# DATASET EXTRACT:
Start
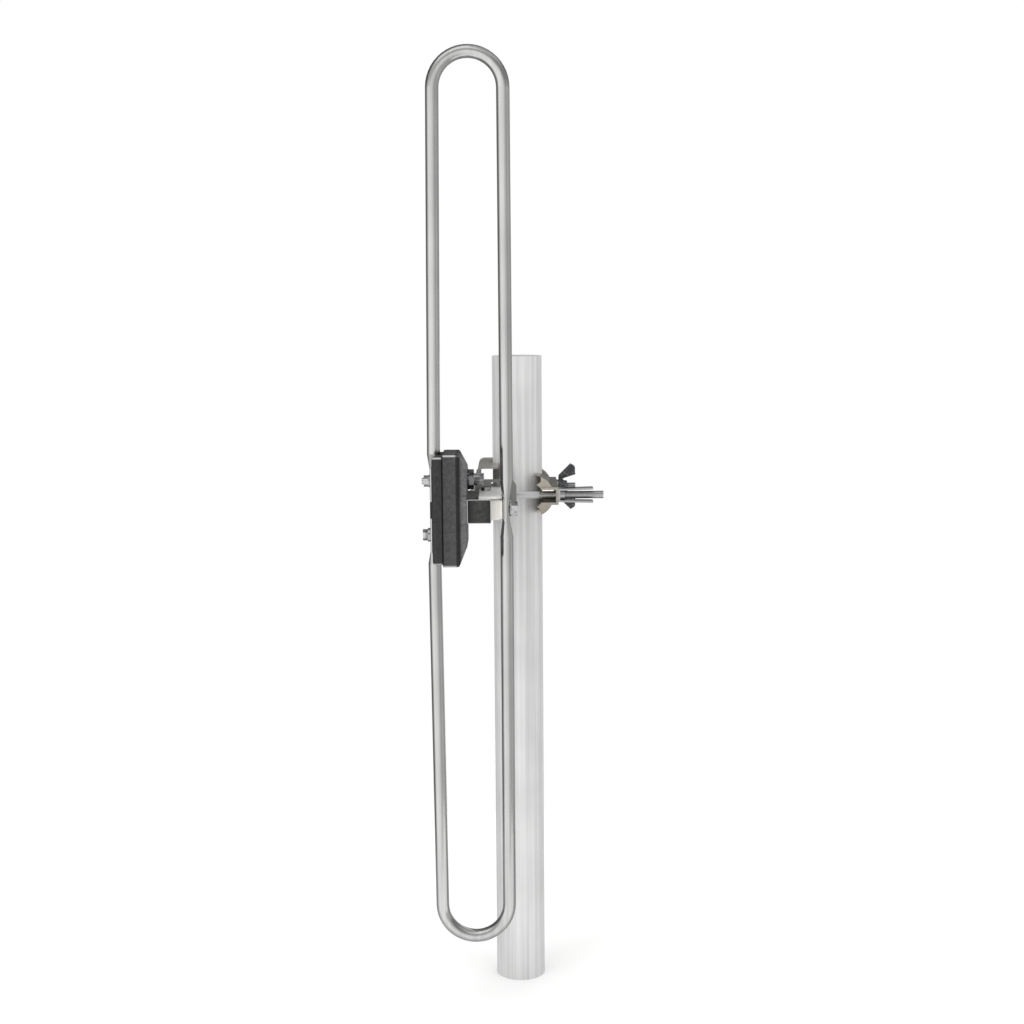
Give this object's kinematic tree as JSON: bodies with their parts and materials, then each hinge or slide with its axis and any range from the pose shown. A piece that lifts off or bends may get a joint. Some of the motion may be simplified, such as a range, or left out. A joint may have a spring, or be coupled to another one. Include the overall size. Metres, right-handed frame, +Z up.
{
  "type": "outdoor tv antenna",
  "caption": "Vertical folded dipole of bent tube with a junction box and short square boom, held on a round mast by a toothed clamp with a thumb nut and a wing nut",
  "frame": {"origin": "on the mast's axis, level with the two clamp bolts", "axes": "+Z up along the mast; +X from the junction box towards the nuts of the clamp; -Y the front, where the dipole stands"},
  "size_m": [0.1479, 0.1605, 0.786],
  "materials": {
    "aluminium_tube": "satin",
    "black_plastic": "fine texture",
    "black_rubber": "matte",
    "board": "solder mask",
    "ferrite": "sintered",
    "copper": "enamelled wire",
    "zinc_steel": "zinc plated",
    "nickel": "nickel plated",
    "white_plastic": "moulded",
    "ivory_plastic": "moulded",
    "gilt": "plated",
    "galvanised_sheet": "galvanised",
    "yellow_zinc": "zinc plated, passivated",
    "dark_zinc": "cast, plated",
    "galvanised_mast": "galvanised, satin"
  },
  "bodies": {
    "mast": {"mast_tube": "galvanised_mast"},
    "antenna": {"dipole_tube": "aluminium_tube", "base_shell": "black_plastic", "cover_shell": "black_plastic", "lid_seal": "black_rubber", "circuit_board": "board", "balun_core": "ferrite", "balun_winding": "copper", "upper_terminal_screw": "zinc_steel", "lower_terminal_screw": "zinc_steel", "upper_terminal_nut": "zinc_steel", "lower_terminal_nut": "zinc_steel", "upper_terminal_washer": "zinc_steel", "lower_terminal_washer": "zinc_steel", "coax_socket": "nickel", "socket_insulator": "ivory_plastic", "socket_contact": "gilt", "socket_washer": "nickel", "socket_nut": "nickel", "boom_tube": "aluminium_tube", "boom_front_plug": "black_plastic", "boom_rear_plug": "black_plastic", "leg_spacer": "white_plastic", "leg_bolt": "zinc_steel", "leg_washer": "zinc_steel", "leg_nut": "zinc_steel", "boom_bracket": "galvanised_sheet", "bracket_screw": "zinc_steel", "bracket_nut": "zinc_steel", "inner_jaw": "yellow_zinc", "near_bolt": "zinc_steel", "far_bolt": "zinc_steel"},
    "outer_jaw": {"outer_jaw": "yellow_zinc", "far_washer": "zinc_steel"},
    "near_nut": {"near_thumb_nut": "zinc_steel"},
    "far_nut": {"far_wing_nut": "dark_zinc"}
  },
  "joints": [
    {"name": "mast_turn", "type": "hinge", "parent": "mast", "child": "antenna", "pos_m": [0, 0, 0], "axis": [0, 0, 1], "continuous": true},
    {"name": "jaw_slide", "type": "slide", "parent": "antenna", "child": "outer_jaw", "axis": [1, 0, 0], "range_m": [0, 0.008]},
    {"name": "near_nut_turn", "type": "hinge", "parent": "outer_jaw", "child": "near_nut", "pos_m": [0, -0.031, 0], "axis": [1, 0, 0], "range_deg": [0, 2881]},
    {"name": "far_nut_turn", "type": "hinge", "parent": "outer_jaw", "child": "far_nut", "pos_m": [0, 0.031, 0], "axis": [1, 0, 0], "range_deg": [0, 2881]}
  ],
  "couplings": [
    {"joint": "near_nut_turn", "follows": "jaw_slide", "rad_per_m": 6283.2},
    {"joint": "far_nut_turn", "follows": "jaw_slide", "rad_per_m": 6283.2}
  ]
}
End
Repeat the listing in full, keeping every line exactly as it is.

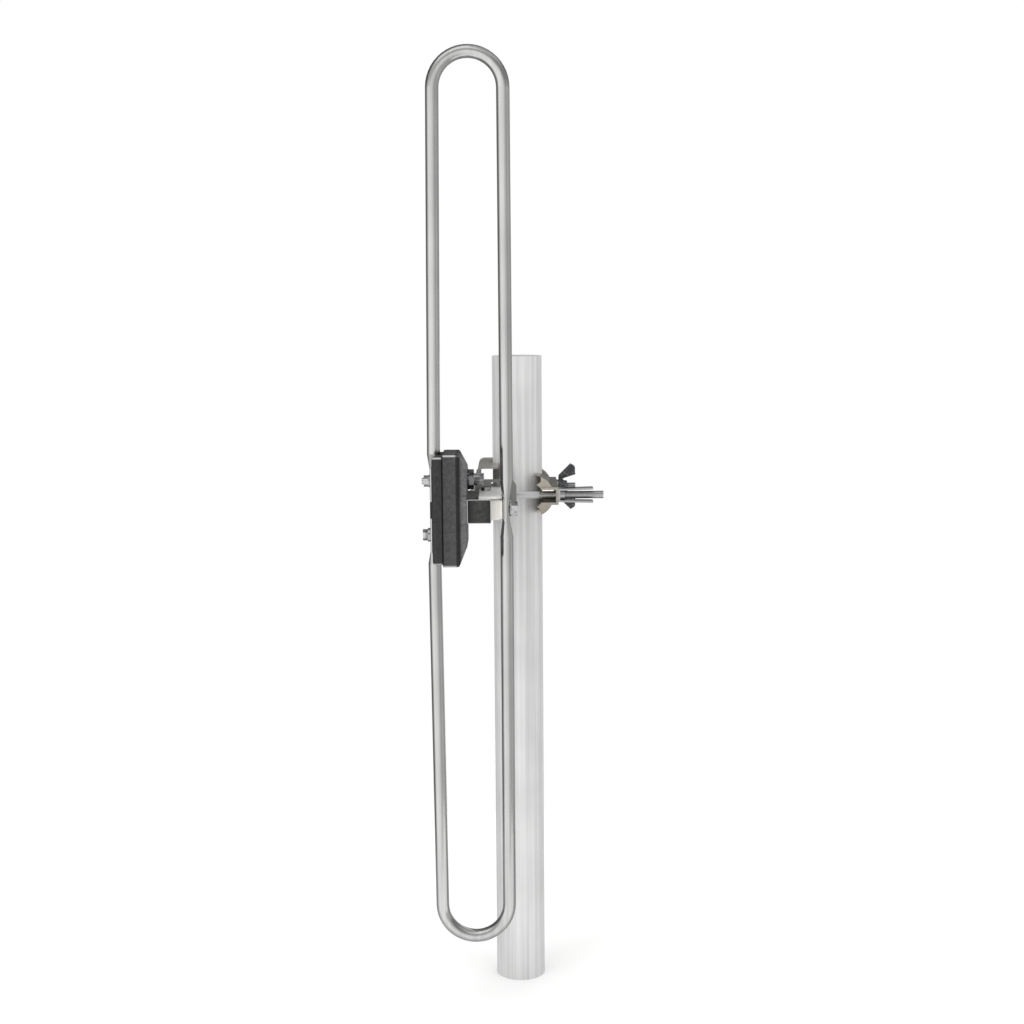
Give this object's kinematic tree as JSON: bodies with their parts and materials, then each hinge or slide with its axis and any range from the pose shown. A piece that lifts off or bends may get a joint. Some of the motion may be simplified, such as a range, or left out. A joint may have a spring, or be coupled to another one. Include the overall size. Metres, right-handed frame, +Z up.
{
  "type": "outdoor tv antenna",
  "caption": "Vertical folded dipole of bent tube with a junction box and short square boom, held on a round mast by a toothed clamp with a thumb nut and a wing nut",
  "frame": {"origin": "on the mast's axis, level with the two clamp bolts", "axes": "+Z up along the mast; +X from the junction box towards the nuts of the clamp; -Y the front, where the dipole stands"},
  "size_m": [0.1479, 0.1605, 0.786],
  "materials": {
    "aluminium_tube": "satin",
    "black_plastic": "fine texture",
    "black_rubber": "matte",
    "board": "solder mask",
    "ferrite": "sintered",
    "copper": "enamelled wire",
    "zinc_steel": "zinc plated",
    "nickel": "nickel plated",
    "white_plastic": "moulded",
    "ivory_plastic": "moulded",
    "gilt": "plated",
    "galvanised_sheet": "galvanised",
    "yellow_zinc": "zinc plated, passivated",
    "dark_zinc": "cast, plated",
    "galvanised_mast": "galvanised, satin"
  },
  "bodies": {
    "mast": {"mast_tube": "galvanised_mast"},
    "antenna": {"dipole_tube": "aluminium_tube", "base_shell": "black_plastic", "cover_shell": "black_plastic", "lid_seal": "black_rubber", "circuit_board": "board", "balun_core": "ferrite", "balun_winding": "copper", "upper_terminal_screw": "zinc_steel", "lower_terminal_screw": "zinc_steel", "upper_terminal_nut": "zinc_steel", "lower_terminal_nut": "zinc_steel", "upper_terminal_washer": "zinc_steel", "lower_terminal_washer": "zinc_steel", "coax_socket": "nickel", "socket_insulator": "ivory_plastic", "socket_contact": "gilt", "socket_washer": "nickel", "socket_nut": "nickel", "boom_tube": "aluminium_tube", "boom_front_plug": "black_plastic", "boom_rear_plug": "black_plastic", "leg_spacer": "white_plastic", "leg_bolt": "zinc_steel", "leg_washer": "zinc_steel", "leg_nut": "zinc_steel", "boom_bracket": "galvanised_sheet", "bracket_screw": "zinc_steel", "bracket_nut": "zinc_steel", "inner_jaw": "yellow_zinc", "near_bolt": "zinc_steel", "far_bolt": "zinc_steel"},
    "outer_jaw": {"outer_jaw": "yellow_zinc", "far_washer": "zinc_steel"},
    "near_nut": {"near_thumb_nut": "zinc_steel"},
    "far_nut": {"far_wing_nut": "dark_zinc"}
  },
  "joints": [
    {"name": "mast_turn", "type": "hinge", "parent": "mast", "child": "antenna", "pos_m": [0, 0, 0], "axis": [0, 0, 1], "continuous": true},
    {"name": "jaw_slide", "type": "slide", "parent": "antenna", "child": "outer_jaw", "axis": [1, 0, 0], "range_m": [0, 0.008]},
    {"name": "near_nut_turn", "type": "hinge", "parent": "outer_jaw", "child": "near_nut", "pos_m": [0, -0.031, 0], "axis": [1, 0, 0], "range_deg": [0, 2881]},
    {"name": "far_nut_turn", "type": "hinge", "parent": "outer_jaw", "child": "far_nut", "pos_m": [0, 0.031, 0], "axis": [1, 0, 0], "range_deg": [0, 2881]}
  ],
  "couplings": [
    {"joint": "near_nut_turn", "follows": "jaw_slide", "rad_per_m": 6283.2},
    {"joint": "far_nut_turn", "follows": "jaw_slide", "rad_per_m": 6283.2}
  ]
}